• _Exercise details_
Search the data for the string "frame" and extract every line where it appears.
begin Given data
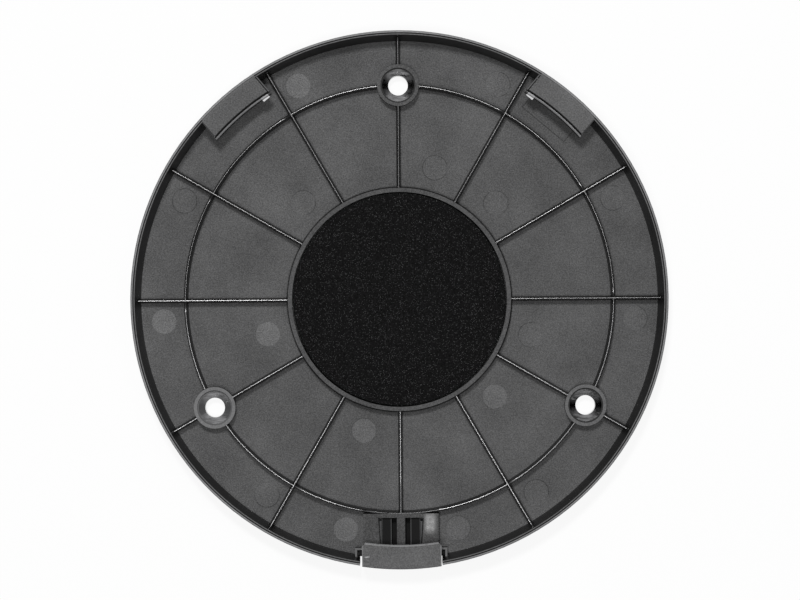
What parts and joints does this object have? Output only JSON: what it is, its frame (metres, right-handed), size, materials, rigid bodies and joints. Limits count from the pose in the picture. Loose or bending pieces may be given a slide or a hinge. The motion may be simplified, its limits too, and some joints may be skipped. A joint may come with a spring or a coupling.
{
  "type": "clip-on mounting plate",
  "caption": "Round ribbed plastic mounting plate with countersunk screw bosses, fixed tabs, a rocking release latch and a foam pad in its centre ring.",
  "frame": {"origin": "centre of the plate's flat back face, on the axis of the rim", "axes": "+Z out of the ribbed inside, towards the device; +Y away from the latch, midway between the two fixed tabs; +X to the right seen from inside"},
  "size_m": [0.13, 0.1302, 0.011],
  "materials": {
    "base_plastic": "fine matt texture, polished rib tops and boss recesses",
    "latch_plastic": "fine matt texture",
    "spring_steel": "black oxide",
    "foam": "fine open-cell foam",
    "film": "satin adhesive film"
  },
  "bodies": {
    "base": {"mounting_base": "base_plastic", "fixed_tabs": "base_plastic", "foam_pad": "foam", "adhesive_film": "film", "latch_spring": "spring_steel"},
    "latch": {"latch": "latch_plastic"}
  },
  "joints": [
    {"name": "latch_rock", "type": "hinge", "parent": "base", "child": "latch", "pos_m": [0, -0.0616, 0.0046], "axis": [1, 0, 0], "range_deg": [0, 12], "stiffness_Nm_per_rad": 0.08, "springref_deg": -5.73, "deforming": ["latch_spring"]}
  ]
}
end Given data
• _Worked solution_
What parts and joints does this object have? Output only JSON: what it is, its frame (metres, right-handed), size, materials, rigid bodies and joints. Limits count from the pose in the picture. Loose or bending pieces may be given a slide or a hinge. The motion may be simplified, its limits too, and some joints may be skipped. A joint may come with a spring or a coupling.
  "frame": {"origin": "centre of the plate's flat back face, on the axis of the rim", "axes": "+Z out of the ribbed inside, towards the device; +Y away from the latch, midway between the two fixed tabs; +X to the right seen from inside"},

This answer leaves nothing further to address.